First, let us prove that $g_{\bA, \bD}''(0) \geq 0$ for any $\bA \mgeq 0$ and symmetric $\bD$.
Indeed, we have using a Taylor expansion that
\begin{align*}
(\bA + \eps \bD)^{-1} &= (\bA (\bI + \eps \bA^{-1} \bD))^{-1} \\
&= \bA^{-1} - \eps \bA^{-1} \bD \bA^{-1} + \eps^2 (\bA^{-1} \bD)^2 \bA^{-1} + \cdots
\end{align*}
where $\eps > 0$ is small enough and $\cdots$ contains terms of order $O(\eps^3)$.
So, we have that
\begin{align*}
g_{\bA, \bD}''(0) = 2 \tr( (\bA^{-1} \bD)^2 \bA^{-1} )
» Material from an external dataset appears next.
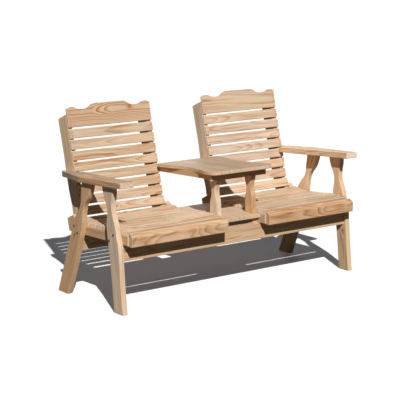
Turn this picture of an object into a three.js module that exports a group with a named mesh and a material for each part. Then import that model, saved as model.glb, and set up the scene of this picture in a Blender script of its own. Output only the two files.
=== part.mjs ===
// Cross back settee: two slatted seats side by side with a small table between them.
// Millimetres, +Z up, the front faces -Y, the feet stand on z = 0, symmetric about x = 0.
// Inside the model y = 0 is the rear edge of the seat slats.

import * as THREE from 'three';

// Timber
const boardThick = 30; // legs, posts, rails, arms, aprons and nosings
const slatThick = 19; // seat slats, table strip and console board
const slatWide = 44.5; // seat slats
const boardEase = 2; // sanded edge of a thick board
const slatEase = 2.5; // sanded edge of a slat
const endEase = 1; // sanded edge of a slat's sawn end
const fit = 0.3; // joint between two pieces that meet

// The two places to sit
const tableBay = 269.2; // between the two seats, rail to rail
const seatWide = 612; // length of a seat slat
const railReveal = 6; // side of the rail beyond the ends of the slats
const seatDepth = 485;
const seatHeight = 413; // rear edge of the seat
const seatSlatGap = 12; // nearly: the slats are spaced evenly over the depth
const noseGap = 23.5; // light slot behind the nosing
const noseFace = 53; // upright front of the nosing
const noseBevelRise = 17;
const noseEase = 4;
const noseDropShare = 0.024; // front edge of the nosing below the rear of the seat

// Side rails
const railFrontDrop = 59.5; // lower edge below the rear of the seat, at the front
const railRearDrop = 82;
const railTail = 95; // length behind the seat
const railTailDrop = 12;
const railUndercut = 16;
const railHorn = 13; // rise of the tail above the rear of the seat
const railHornRun = 38;
const railCorner = 9;

// Backs
const backReveal = 39; // ends of the seat slats beyond those of the back
const backSlats = 8;
const backSlatThick = 12;
const backSlatWide = 48.5;
const backSlatEase = 3;
const backSlatGap = 9.6;
const backStart = 10; // first slat above the level of the seat, along the back
const backInset = 2; // back behind the seat, at the level of the seat
const recline = THREE.MathUtils.degToRad(16.8);
const crestHigh = 99; // at the outer corners
const uprightThick = 28;
const uprightFoot = 98;
const uprightRest = 18; // reach onto the rear apron
const uprightCrestShare = 0.74; // reach up behind the crest

// Aprons
const apronHigh = 87;
const frontApronSetback = 77; // behind the front of the nosing
const rearApronInset = 33; // front face ahead of the rear of the seat

// Arms
const armRise = 232; // underside of the front end above the rear of the seat
const armSetback = 34;
const armTail = 106; // behind the front of the back slats
const armWide = 82;
const armFallShare = 0.065; // drop from the front end, as a share of the way back
const armBackGap = 7; // between the inner step of an arm and the back slats

// Table
const tableRise = 20; // front edge of the top above the underside of the arms
const tableFallShare = 0.055;
const tableThick = 19;
const tableSetback = 48;
const tableReveal = 28.7; // beyond the bearers at the widest
const tableBackGap = 27;
const bearerThick = 29;
const bearerWide = 89;
const bearerTail = 98; // behind the table
const stripReveal = 7; // beyond the bearers
const stripHigh = 35;
const consoleDrop = 13; // below the rear of the seat
const consoleInset = 33; // rear edge ahead of the rear of the seat
const consoleNose = 6; // beyond the face of the front apron
const consoleRelief = 1.5; // notch around a post
const postThick = 30;
const postDeep = 100; // from the front of the apron to the furthest back that a post reaches

// Outlines: [y, z] as shares of the seat depth and of the arm height.
const frontLegFrontShares = [
  [-0.945, 0], [-0.888, 0.326], [-0.864, 0.512], [-0.823, 0.62], [-0.8, 0.69],
  [-0.766, 0.745], [-0.74, 0.797], [-0.732, 0.86], [-0.748, 0.93],
];
const frontLegRearShares = [
  [-0.785, 0], [-0.73, 0.301], [-0.688, 0.491], [-0.655, 0.605], [-0.641, 0.69],
  [-0.65, 0.735], [-0.656, 0.79], [-0.638, 0.838], [-0.604, 0.88], [-0.582, 0.915], [-0.562, 0.96],
];
const rearLegFrontShares = [
  [0.095, 0], [-0.05, 0.285], [-0.153, 0.52], [-0.188, 0.632], [-0.198, 0.7],
  [-0.213, 0.757], [-0.243, 0.8], [-0.29, 0.842], [-0.322, 0.885], [-0.345, 0.935],
];
const rearLegRearShares = [
  [0.288, 0], [0.19, 0.2], [0.085, 0.403], [-0.043, 0.657], [-0.146, 0.76],
  [-0.167, 0.868], [-0.179, 0.94],
];

// Post outlines: y from the front of the apron as shares of the post's depth, z from the apron
// to the table's bearer.
const postFrontShares = [
  [0.15, 0], [0.27, 0.265], [0.3, 0.455], [0.34, 0.564], [0.44, 0.663],
  [0.47, 0.739], [0.43, 0.833], [0.37, 0.92],
];
const postRearShares = [
  [0.85, 0], [0.89, 0.258], [0.9, 0.424], [0.87, 0.53], [0.8, 0.64],
  [0.78, 0.723], [0.86, 0.799], [0.94, 0.879],
];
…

% = 2 \tr( \bA^{-1} \bD \bA^{-1} \bD \bA^{-1} )
= 2 \tr( \bC \bA^{-1} \bC^\top)
\end{align*}
where $\bC = \bA^{-1} \bD$.
But $\bA^{-1} \mgeq 0$ so $\bC \bA^{-1} \bC^\top \mgeq 0$ and $g_{\bA, \bD}''(0) \geq 0$.
But
\begin{align*}
g_{\bA, \bD}''(u) &= \frac{\partial^2}{\partial \eps^2} g_{\bA, \bD}(u + \eps)
= \frac{\partial^2}{\partial \eps^2} f(\bA + (u + \eps) \bD) \\
&= g_{\bA + u \bD, \bD}''(0) \geq 0
\end{align*}
since $\bA + u \bD = (1 - u) \bA + u \bB \mgeq 0$.